[Start]
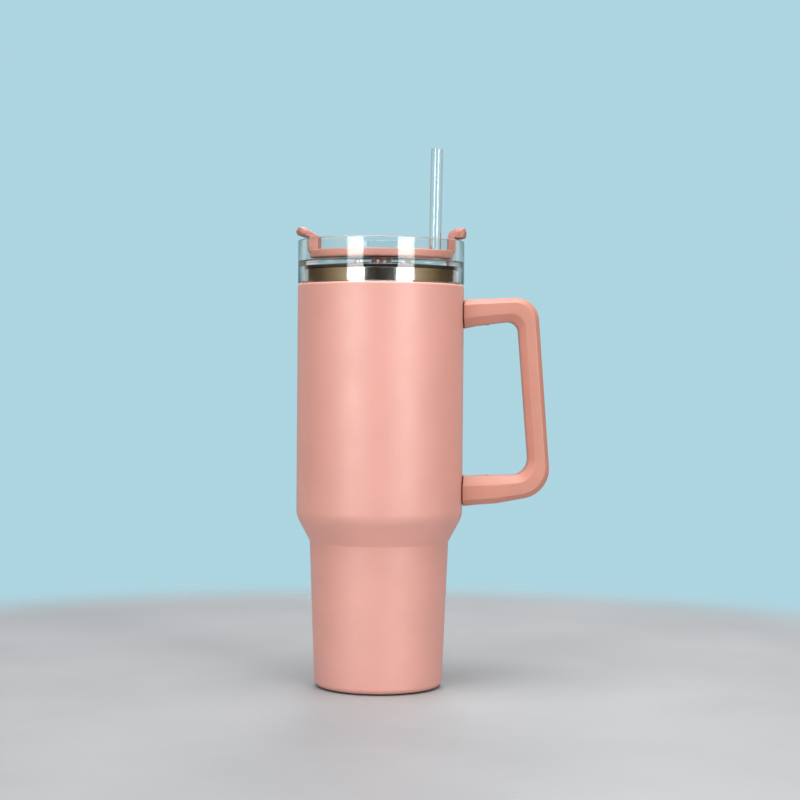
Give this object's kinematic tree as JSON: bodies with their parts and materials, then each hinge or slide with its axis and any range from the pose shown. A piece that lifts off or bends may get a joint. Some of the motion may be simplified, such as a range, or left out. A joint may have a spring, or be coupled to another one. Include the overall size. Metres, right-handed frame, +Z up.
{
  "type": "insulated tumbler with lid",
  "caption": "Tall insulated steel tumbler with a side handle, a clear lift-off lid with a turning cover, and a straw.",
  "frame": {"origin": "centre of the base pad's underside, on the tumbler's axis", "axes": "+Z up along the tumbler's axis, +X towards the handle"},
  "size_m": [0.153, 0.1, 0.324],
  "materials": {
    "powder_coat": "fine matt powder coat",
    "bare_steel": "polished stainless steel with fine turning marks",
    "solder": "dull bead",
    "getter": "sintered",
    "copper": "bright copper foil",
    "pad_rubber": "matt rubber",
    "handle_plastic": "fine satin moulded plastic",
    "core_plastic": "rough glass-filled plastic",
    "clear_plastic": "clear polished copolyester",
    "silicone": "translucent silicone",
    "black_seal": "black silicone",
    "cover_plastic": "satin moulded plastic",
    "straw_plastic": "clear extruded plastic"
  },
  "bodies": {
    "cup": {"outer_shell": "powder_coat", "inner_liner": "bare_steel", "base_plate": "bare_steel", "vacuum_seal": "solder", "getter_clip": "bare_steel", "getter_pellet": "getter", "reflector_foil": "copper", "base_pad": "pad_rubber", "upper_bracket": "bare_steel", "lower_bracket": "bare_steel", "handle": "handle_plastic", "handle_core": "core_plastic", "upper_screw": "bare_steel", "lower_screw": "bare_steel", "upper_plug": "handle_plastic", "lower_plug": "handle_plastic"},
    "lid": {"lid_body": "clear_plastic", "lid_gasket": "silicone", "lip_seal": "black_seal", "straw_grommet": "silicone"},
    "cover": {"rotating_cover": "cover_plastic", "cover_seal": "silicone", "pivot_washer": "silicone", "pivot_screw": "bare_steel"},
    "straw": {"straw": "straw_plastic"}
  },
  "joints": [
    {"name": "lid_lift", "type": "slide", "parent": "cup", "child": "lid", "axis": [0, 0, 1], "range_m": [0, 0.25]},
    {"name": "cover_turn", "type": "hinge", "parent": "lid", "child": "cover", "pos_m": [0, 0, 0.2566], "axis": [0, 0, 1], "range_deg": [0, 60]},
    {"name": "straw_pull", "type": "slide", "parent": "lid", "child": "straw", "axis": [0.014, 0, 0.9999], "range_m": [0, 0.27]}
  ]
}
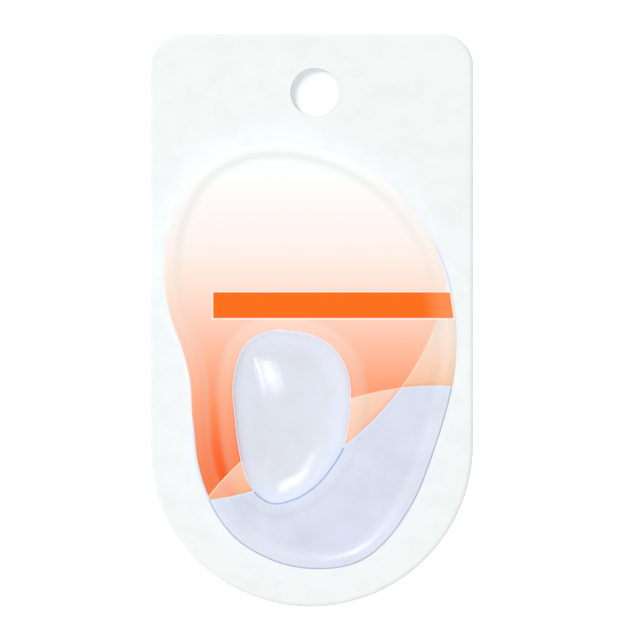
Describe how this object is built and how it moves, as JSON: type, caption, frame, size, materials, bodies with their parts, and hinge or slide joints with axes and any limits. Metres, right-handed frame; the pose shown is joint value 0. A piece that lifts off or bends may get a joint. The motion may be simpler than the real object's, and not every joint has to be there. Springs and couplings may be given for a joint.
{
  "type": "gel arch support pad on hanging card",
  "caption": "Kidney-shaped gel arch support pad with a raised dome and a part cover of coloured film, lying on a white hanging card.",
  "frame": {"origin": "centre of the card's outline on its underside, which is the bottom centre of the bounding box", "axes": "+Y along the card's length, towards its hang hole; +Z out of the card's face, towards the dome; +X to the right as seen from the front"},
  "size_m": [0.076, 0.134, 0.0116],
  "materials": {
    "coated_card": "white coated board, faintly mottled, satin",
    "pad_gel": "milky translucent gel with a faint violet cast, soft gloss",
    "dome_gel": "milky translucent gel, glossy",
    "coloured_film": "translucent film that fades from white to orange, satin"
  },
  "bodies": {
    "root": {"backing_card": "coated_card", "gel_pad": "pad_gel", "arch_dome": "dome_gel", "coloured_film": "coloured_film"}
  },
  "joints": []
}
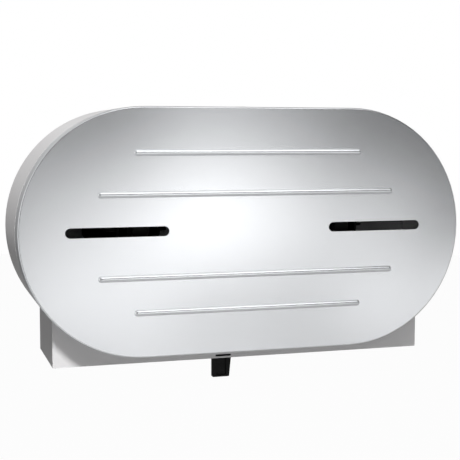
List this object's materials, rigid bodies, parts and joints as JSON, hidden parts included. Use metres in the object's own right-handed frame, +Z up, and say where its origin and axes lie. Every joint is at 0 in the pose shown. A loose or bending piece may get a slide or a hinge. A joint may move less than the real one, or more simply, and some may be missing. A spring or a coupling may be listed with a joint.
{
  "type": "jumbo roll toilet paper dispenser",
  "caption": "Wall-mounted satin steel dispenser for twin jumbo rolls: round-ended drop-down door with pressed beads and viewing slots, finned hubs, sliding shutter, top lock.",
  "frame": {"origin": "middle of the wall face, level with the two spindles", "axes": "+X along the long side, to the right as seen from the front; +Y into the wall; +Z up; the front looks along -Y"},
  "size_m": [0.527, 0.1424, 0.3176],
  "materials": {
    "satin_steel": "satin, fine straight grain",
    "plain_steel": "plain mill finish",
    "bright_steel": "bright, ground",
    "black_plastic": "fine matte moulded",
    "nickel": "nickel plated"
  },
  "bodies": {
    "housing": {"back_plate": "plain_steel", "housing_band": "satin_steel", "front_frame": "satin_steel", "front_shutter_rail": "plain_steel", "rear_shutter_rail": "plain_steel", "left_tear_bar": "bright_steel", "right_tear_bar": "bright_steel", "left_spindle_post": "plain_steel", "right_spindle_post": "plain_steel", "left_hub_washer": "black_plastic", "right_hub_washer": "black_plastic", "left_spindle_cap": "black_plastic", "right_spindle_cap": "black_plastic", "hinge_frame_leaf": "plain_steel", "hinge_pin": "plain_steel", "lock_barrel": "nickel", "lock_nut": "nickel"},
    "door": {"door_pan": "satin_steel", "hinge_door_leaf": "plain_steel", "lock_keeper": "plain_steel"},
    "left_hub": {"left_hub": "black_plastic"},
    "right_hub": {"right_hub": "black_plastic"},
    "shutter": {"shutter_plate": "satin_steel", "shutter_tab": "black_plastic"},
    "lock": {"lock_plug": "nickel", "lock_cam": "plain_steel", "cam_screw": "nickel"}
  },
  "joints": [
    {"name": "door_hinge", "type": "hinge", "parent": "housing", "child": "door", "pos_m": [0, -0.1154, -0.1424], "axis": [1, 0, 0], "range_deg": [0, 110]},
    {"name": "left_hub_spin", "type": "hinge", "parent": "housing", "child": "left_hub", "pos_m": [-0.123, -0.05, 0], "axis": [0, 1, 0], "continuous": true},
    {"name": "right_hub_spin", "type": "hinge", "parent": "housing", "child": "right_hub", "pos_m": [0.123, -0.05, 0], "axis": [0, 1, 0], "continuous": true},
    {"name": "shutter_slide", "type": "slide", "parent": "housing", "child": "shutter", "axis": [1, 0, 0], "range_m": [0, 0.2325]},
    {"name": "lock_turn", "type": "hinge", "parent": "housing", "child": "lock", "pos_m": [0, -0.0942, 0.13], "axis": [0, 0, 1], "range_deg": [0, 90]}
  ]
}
[End]
→ What to do
Write every record out again, unaltered.

→ Result of the task
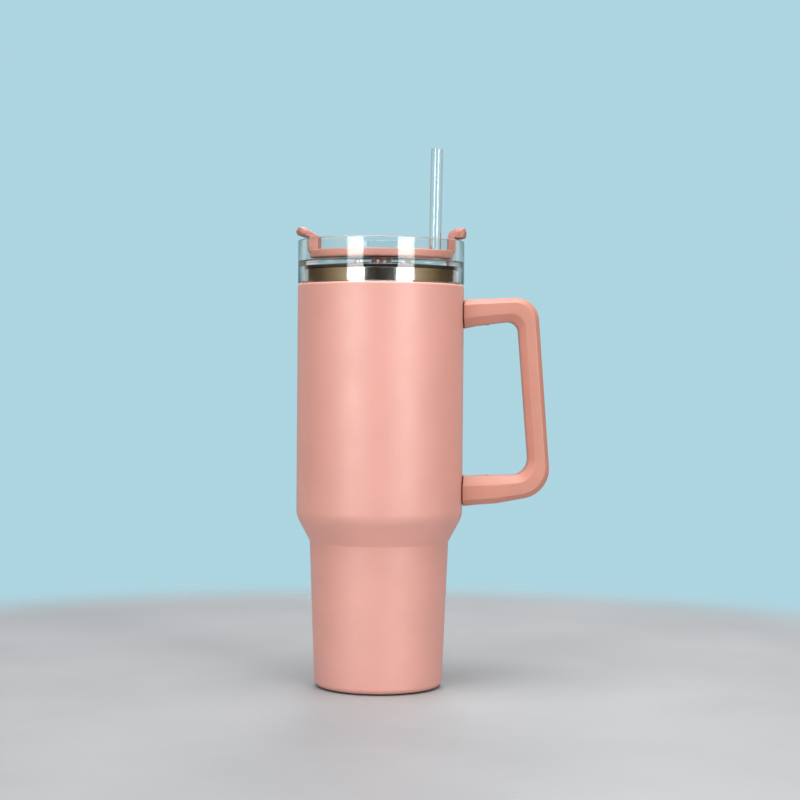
Give this object's kinematic tree as JSON: bodies with their parts and materials, then each hinge or slide with its axis and any range from the pose shown. A piece that lifts off or bends may get a joint. Some of the motion may be simplified, such as a range, or left out. A joint may have a spring, or be coupled to another one. Include the overall size. Metres, right-handed frame, +Z up.
{
  "type": "insulated tumbler with lid",
  "caption": "Tall insulated steel tumbler with a side handle, a clear lift-off lid with a turning cover, and a straw.",
  "frame": {"origin": "centre of the base pad's underside, on the tumbler's axis", "axes": "+Z up along the tumbler's axis, +X towards the handle"},
  "size_m": [0.153, 0.1, 0.324],
  "materials": {
    "powder_coat": "fine matt powder coat",
    "bare_steel": "polished stainless steel with fine turning marks",
    "solder": "dull bead",
    "getter": "sintered",
    "copper": "bright copper foil",
    "pad_rubber": "matt rubber",
    "handle_plastic": "fine satin moulded plastic",
    "core_plastic": "rough glass-filled plastic",
    "clear_plastic": "clear polished copolyester",
    "silicone": "translucent silicone",
    "black_seal": "black silicone",
    "cover_plastic": "satin moulded plastic",
    "straw_plastic": "clear extruded plastic"
  },
  "bodies": {
    "cup": {"outer_shell": "powder_coat", "inner_liner": "bare_steel", "base_plate": "bare_steel", "vacuum_seal": "solder", "getter_clip": "bare_steel", "getter_pellet": "getter", "reflector_foil": "copper", "base_pad": "pad_rubber", "upper_bracket": "bare_steel", "lower_bracket": "bare_steel", "handle": "handle_plastic", "handle_core": "core_plastic", "upper_screw": "bare_steel", "lower_screw": "bare_steel", "upper_plug": "handle_plastic", "lower_plug": "handle_plastic"},
    "lid": {"lid_body": "clear_plastic", "lid_gasket": "silicone", "lip_seal": "black_seal", "straw_grommet": "silicone"},
    "cover": {"rotating_cover": "cover_plastic", "cover_seal": "silicone", "pivot_washer": "silicone", "pivot_screw": "bare_steel"},
    "straw": {"straw": "straw_plastic"}
  },
  "joints": [
    {"name": "lid_lift", "type": "slide", "parent": "cup", "child": "lid", "axis": [0, 0, 1], "range_m": [0, 0.25]},
    {"name": "cover_turn", "type": "hinge", "parent": "lid", "child": "cover", "pos_m": [0, 0, 0.2566], "axis": [0, 0, 1], "range_deg": [0, 60]},
    {"name": "straw_pull", "type": "slide", "parent": "lid", "child": "straw", "axis": [0.014, 0, 0.9999], "range_m": [0, 0.27]}
  ]
}
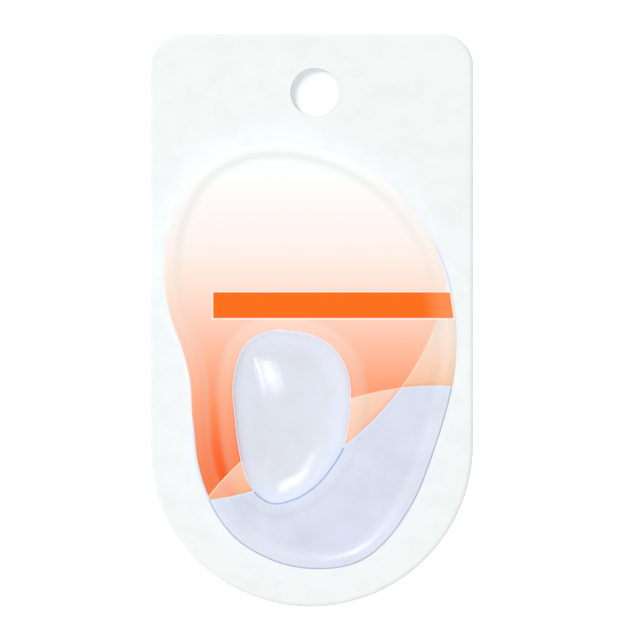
Describe how this object is built and how it moves, as JSON: type, caption, frame, size, materials, bodies with their parts, and hinge or slide joints with axes and any limits. Metres, right-handed frame; the pose shown is joint value 0. A piece that lifts off or bends may get a joint. The motion may be simpler than the real object's, and not every joint has to be there. Springs and couplings may be given for a joint.
{
  "type": "gel arch support pad on hanging card",
  "caption": "Kidney-shaped gel arch support pad with a raised dome and a part cover of coloured film, lying on a white hanging card.",
  "frame": {"origin": "centre of the card's outline on its underside, which is the bottom centre of the bounding box", "axes": "+Y along the card's length, towards its hang hole; +Z out of the card's face, towards the dome; +X to the right as seen from the front"},
  "size_m": [0.076, 0.134, 0.0116],
  "materials": {
    "coated_card": "white coated board, faintly mottled, satin",
    "pad_gel": "milky translucent gel with a faint violet cast, soft gloss",
    "dome_gel": "milky translucent gel, glossy",
    "coloured_film": "translucent film that fades from white to orange, satin"
  },
  "bodies": {
    "root": {"backing_card": "coated_card", "gel_pad": "pad_gel", "arch_dome": "dome_gel", "coloured_film": "coloured_film"}
  },
  "joints": []
}
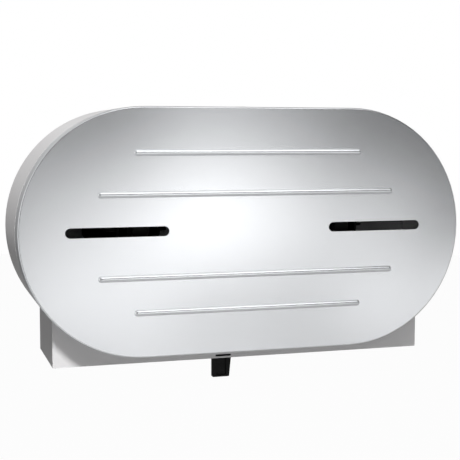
List this object's materials, rigid bodies, parts and joints as JSON, hidden parts included. Use metres in the object's own right-handed frame, +Z up, and say where its origin and axes lie. Every joint is at 0 in the pose shown. A loose or bending piece may get a slide or a hinge. A joint may move less than the real one, or more simply, and some may be missing. A spring or a coupling may be listed with a joint.
{
  "type": "jumbo roll toilet paper dispenser",
  "caption": "Wall-mounted satin steel dispenser for twin jumbo rolls: round-ended drop-down door with pressed beads and viewing slots, finned hubs, sliding shutter, top lock.",
  "frame": {"origin": "middle of the wall face, level with the two spindles", "axes": "+X along the long side, to the right as seen from the front; +Y into the wall; +Z up; the front looks along -Y"},
  "size_m": [0.527, 0.1424, 0.3176],
  "materials": {
    "satin_steel": "satin, fine straight grain",
    "plain_steel": "plain mill finish",
    "bright_steel": "bright, ground",
    "black_plastic": "fine matte moulded",
    "nickel": "nickel plated"
  },
  "bodies": {
    "housing": {"back_plate": "plain_steel", "housing_band": "satin_steel", "front_frame": "satin_steel", "front_shutter_rail": "plain_steel", "rear_shutter_rail": "plain_steel", "left_tear_bar": "bright_steel", "right_tear_bar": "bright_steel", "left_spindle_post": "plain_steel", "right_spindle_post": "plain_steel", "left_hub_washer": "black_plastic", "right_hub_washer": "black_plastic", "left_spindle_cap": "black_plastic", "right_spindle_cap": "black_plastic", "hinge_frame_leaf": "plain_steel", "hinge_pin": "plain_steel", "lock_barrel": "nickel", "lock_nut": "nickel"},
    "door": {"door_pan": "satin_steel", "hinge_door_leaf": "plain_steel", "lock_keeper": "plain_steel"},
    "left_hub": {"left_hub": "black_plastic"},
    "right_hub": {"right_hub": "black_plastic"},
    "shutter": {"shutter_plate": "satin_steel", "shutter_tab": "black_plastic"},
    "lock": {"lock_plug": "nickel", "lock_cam": "plain_steel", "cam_screw": "nickel"}
  },
  "joints": [
    {"name": "door_hinge", "type": "hinge", "parent": "housing", "child": "door", "pos_m": [0, -0.1154, -0.1424], "axis": [1, 0, 0], "range_deg": [0, 110]},
    {"name": "left_hub_spin", "type": "hinge", "parent": "housing", "child": "left_hub", "pos_m": [-0.123, -0.05, 0], "axis": [0, 1, 0], "continuous": true},
    {"name": "right_hub_spin", "type": "hinge", "parent": "housing", "child": "right_hub", "pos_m": [0.123, -0.05, 0], "axis": [0, 1, 0], "continuous": true},
    {"name": "shutter_slide", "type": "slide", "parent": "housing", "child": "shutter", "axis": [1, 0, 0], "range_m": [0, 0.2325]},
    {"name": "lock_turn", "type": "hinge", "parent": "housing", "child": "lock", "pos_m": [0, -0.0942, 0.13], "axis": [0, 0, 1], "range_deg": [0, 90]}
  ]
}